At the same time, I am eager to read three books envisaged for this year: Smart cities: Big Data, Civic Hackers, and the Quest for a New Utopia (Anthony Townsend), The City as Interface. How New Media Are Changing the City (Martijn de Waal) and The City Is Here For You To Use: urban form and experience in the age of ubiquitous computing (Adam Greenfield)
What is your favourite thing about your favourite city?
Attila Bujdoso: Budapest: super-cultural + lively + engaging. Barcelona: Budapest + sea. Tokyo: Barcelona + crazy + crowded
Richard Coyne: London: It's like being abroad.
Lea Rekow: My favorite city is where I live in Rio de Janeiro, Brazil. Rio is a stunning megacity of forest and beachfront, with12 million people that live in a complex reality that is defined by one of the largest disparities of wealth in the world. To integrate the informal and formal sectors of society, with all the problems associated with this disparity of wealth and pressures of urban density, is a glimpse into a future we must all be concerned with.
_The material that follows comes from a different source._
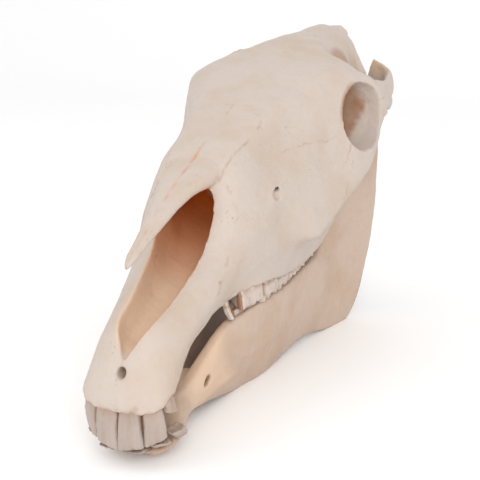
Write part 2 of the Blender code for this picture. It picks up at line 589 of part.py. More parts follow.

Marcus Foth: Favourite city: Brisbane, Australia. Favourite thing: That I can call it home.
Carlos J. Gómez de Llarena: In New York City, I enjoy sidewalks and outdoor public parks and plazas the most. The variety of people and the range of activities they engage in within these spaces and with each other is a constant source of observation and inspiration. I see these are some of the most shared resources in our collective experience of cities, and that this makes them rich in interaction possibilities.
Manu Fernández: One of the things I most appreciate in cities is walkability. Walking is the best way to know cities and to enjoy them. The best moments I had in every city has always been moving around with no direction, getting lost and discover the unexpected. To what extent they are pedestrian-friendly is my main quality standard.